Como não pode competir com os orçamentos três, quatro ou até cinco vezes maiores, o clube madrilenho decidiu focar numa estratégia agressiva de contratações de jogadores jovens e emergentes e num projeto em curto prazo. Temporada a temporada, “jogo a jogo”, frase que o Cholo Simeone repete como um mantra em todas suas entrevistas.
Comprar na baixa, vender na alta e voltar a investir no mesmo modelo. Agüero, Forlán, Radamel Falcão, Diego Costa, De Gea, Courtois, Arda Turan, Miranda. Jogadores que em seu momento foram chave para o time, mas que cujas saídas foram esquecidas em seguida pela chegada de um novo talento que, geralmente, acaba se adaptando rápido graças ao bloco sólido formado pelos jogadores que vieram da base.
Se no começo, sobressaía a motivação e a garra, hoje ela já fica em segundo plano graças a um modelo tático onde todos defendem e atacam juntos, levando ao pé da letra o modelo de futebol total. Na defesa, os dois homens de frente pressionam a saída de bola com a mesma entrega de um volante. E o resto do time forma duas linhas de quatro tão sólidas e disciplinadas que são praticamente intransponíveis.
A posse de bola não é importante. O Atlético passou pelo Barcelona e Bayern com média inferior a 25% nesse quesito. O importante é não desperdiçar as chances com a bola no pé. O objetivo é roubar a bola e sair em velocidade, com passes curtos ou rasteiros em profundidade, explorando o perfil de seus atacantes: jogadores de baixa estatura, técnicos, ágeis, rápidos e agressivos. Um sistema defensivo, mas que por princípios não pode ser violento. A falta acaba com essa vantagem de sair no contra-ataque contra um rival descolocado.
Contra a enorme pressão do Bayern, no primeiro tempo em Munique, o time de Simeone fez apenas três faltas. Essa receita faz do Atlético o time mais efetivo da Europa. Estratégia de contratações. Fator motivacional. Preparo físico. Aplicação e disciplina tática. Pressão da arquibancada. São tantos os fatores que, somados, fazem desse Atlético uma aberração que nos últimos três anos consegue brigar de igual pra igual com a elite europeia dominada por gigantes históricos milionários e clubes emergentes anabolizados com petrodólares.
Por isso é difícil ver o modelo colchonero replicado em outro clube europeu. Ou até mesmo Simeone conseguindo implementá-lo em um clube maior ou com mais recursos. No Atlético, o argentino é um dos técnicos mais bem pagos do mundo, com um salário na casa dos 25 milhões de reais anuais. Tem poder absoluto no clube e é adorado pela torcida.

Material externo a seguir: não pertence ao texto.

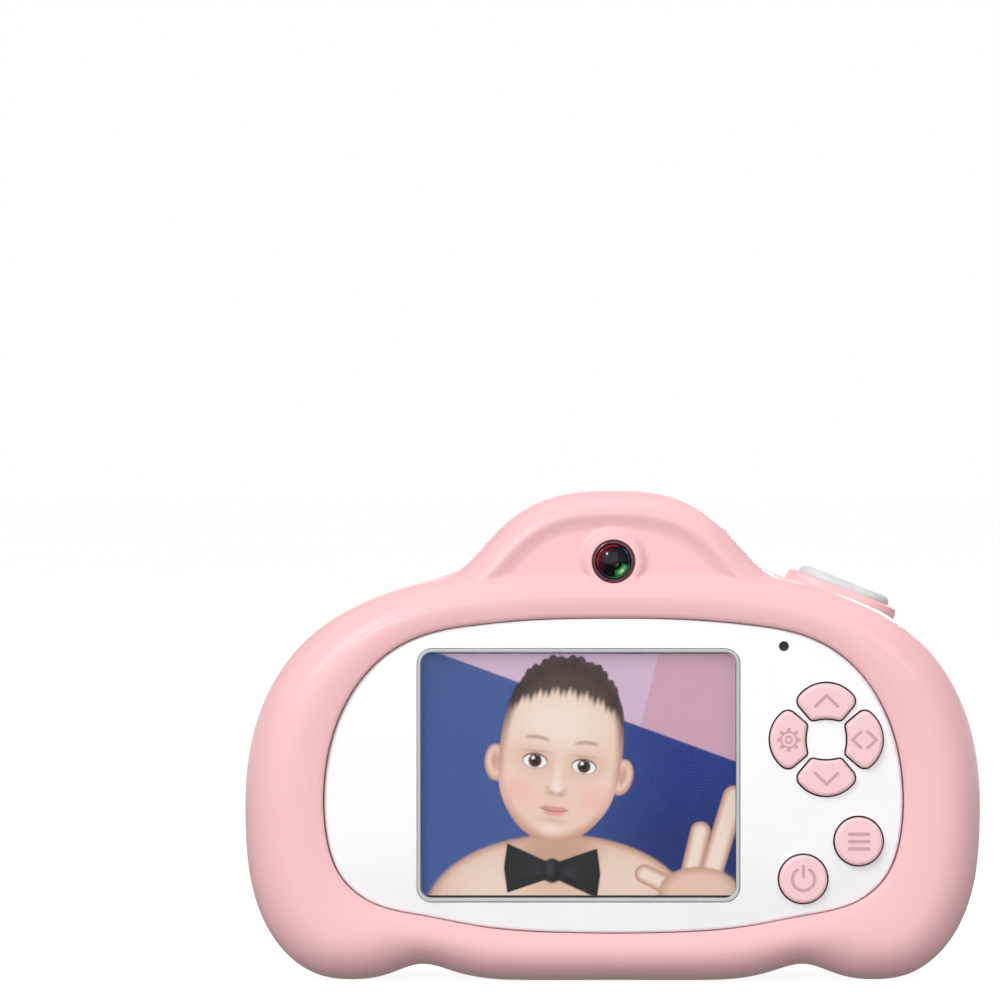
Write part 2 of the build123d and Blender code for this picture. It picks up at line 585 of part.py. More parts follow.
with BuildPart() as up_key:
    add(key("up"))
with BuildPart() as down_key:
    add(key("down"))
with BuildPart() as settings_key:
    add(key("settings"))
with BuildPart() as flip_key:
    add(key("flip"))
with BuildPart() as menu_key:
    add(key("menu"))
with BuildPart() as power_key:
    add(key("power"))
with BuildPart() as key_switches:
    for sx, sz in KEY_POSITIONS.values():
        # a square body with a hole for the key's pin and four legs on the board
        add(slab(sx, sz, 4.4, 4.4, BOARD_BACK_Y, 13.1, 0.3))
        add(disc(sx, sz, 0.98, 11.5, 14), mode=Mode.SUBTRACT)
        for dx in (-2.4, 2.4):
            for dz in (-1.4, 1.4):
                add(slab(sx + dx, sz + dz, 0.6, 0.6, BOARD_BACK_Y, 11.2))

# ---------------------------------------------------------------- shutter button on the shoulder
with BuildPart() as shutter_button:
    add(shutter_oval(BUTTON_LENGTH, BUTTON_WIDTH, -3.0, 1.95))
    fillet(shutter_button.faces().sort_by(Axis(SHUTTER.origin, SHUTTER.z_dir))[-1].edges(), 0.9)
    add(shutter_oval(BUTTON_LENGTH + 1.2, BUTTON_WIDTH, -3.0, -2.25))
    add(shutter_pin(1.0, -5.6, -3.0))
with BuildPart() as shutter_switch:
    add(shutter_block(5.0, 5.0, -7.4, -4.2))
    add(shutter_pin(1.08, -6.6, -4), mode=Mode.SUBTRACT)
with BuildPart() as shutter_board:
    add(shutter_block(6.8, 10.8, -8.2, -7.4))
with BuildPart() as shutter_leads:
    add(lead([(-27.4, 7.0, 42.2), (-26.6, 7.4, 39.6), (-26.4, 8.6, 37.4), (-26.4, 8.95, 36.6)], 0.35))
    add(lead([(-28.6, 7.0, 41.9), (-27.8, 7.4, 39.4), (-27.6, 8.6, 37.4), (-27.6, 8.95, 36.6)], 0.35))

# ---------------------------------------------------------------- ports and card
with BuildPart() as port_cover:
    add(belly_slot(COVER_LENGTH, COVER_WIDTH, 0.3, 1.5))
    fillet(port_cover.faces().sort_by(Axis.Z)[0].edges(), 0.3)
    add(belly_slot(6.8, 1.6, 1.5, 2.9, USB_X))
    add(belly_slot(10.0, 1.0, 1.5, 2.0, CARD_X))
with BuildPart() as usb_socket:
    add(slab(USB_X, 5.95, 7.5, 5.5, 6.8, BOARD_FRONT_Y, 0.5))
    add(slab(USB_X, 5.6, 6.9, 5.0, 7.1, 9.1), mode=Mode.SUBTRACT)
    add(slab(USB_X, 6.3, 4.6, 3.9, 7.8, 8.4))
with BuildPart() as card_socket:
    add(slab(CARD_X, 10.9, 14.0, 15.0, 7.5, BOARD_FRONT_Y, 0.3))
    add(slab(CARD_X, 10.6, 11.2, 14.6, 7.95, 8.95), mode=Mode.SUBTRACT)
with BuildPart() as memory_card:
    add(slab(CARD_X, 10.1, 11.0, 15.0, 8.0, 8.75, 0.6))
    add(slab(CARD_X, 2.95, 10.0, 0.6, 8.0, 8.9))

# ---------------------------------------------------------------- main board and what stands on it
with BuildPart() as main_board:
    with BuildSketch(front_plane(BOARD_FRONT_Y)) as board_layer:
        with Locations((0.75, 24.6)):
            Rectangle(37.5, 42.8)
        with Locations((-3.5, 23.6)):
            Rectangle(64, 32.8)
        with Locations((2.3, 42)):
            Rectangle(52.4, 8)
        fillet(board_layer.vertices(), 0.9)
        with Locations(*SHELL_SCREWS):
            Circle(2.8, mode=Mode.SUBTRACT)
        with Locations(*BOARD_SCREWS):
            Circle(0.95, mode=Mode.SUBTRACT)
    extrude(amount=BOARD_BACK_Y - BOARD_FRONT_Y, dir=(0, 1, 0))
with BuildPart() as board_screws:
    for px, pz in BOARD_SCREWS:
        add(screw(px, pz, BOARD_BACK_Y, 1.5, 0.9, 0.8, 5.0))
with BuildPart() as shell_screws:
    for px, pz in SHELL_SCREWS:
        add(screw(px, pz, 15.0, 1.8, 1.2, 1.0, 9.6))
with BuildPart() as processor_chip:
    add(slab(6.0, 29.0, 12.0, 12.0, BOARD_BACK_Y, 11.8, 0.3))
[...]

As vitórias trazem prestigio e crescimento e, no ano que vem, o time inaugura o novo estádio, que promete ser um dos mais modernos do mundo. Tudo isso, numa das capitais europeias
com melhor clima e qualidade de vida.
Por isso todos os rumores que surgem sobre interesses de outros clubes são abafados imediatamente pelo próprio entorno do treinador. Profissionalmente, ele parece ser consciente de que seu projeto no clube madrilenho seria difícil de colocar em prática em outro clube. Pessoalmente, ele vê no Atlético sua imagem e semelhança. Sua ideia de como o futebol deve ser. Em campo e na arquibancada.
Quem lhe conhece não lhe vê em um Chelsea, PSG ou Manchester United. Talvez na Inter de Milão, onde também foi ídolo, mas não nesse momento. Simeone não quer apenas fazer história. Ele quer fazer história no Atlético de Madrid. E durante muitos anos.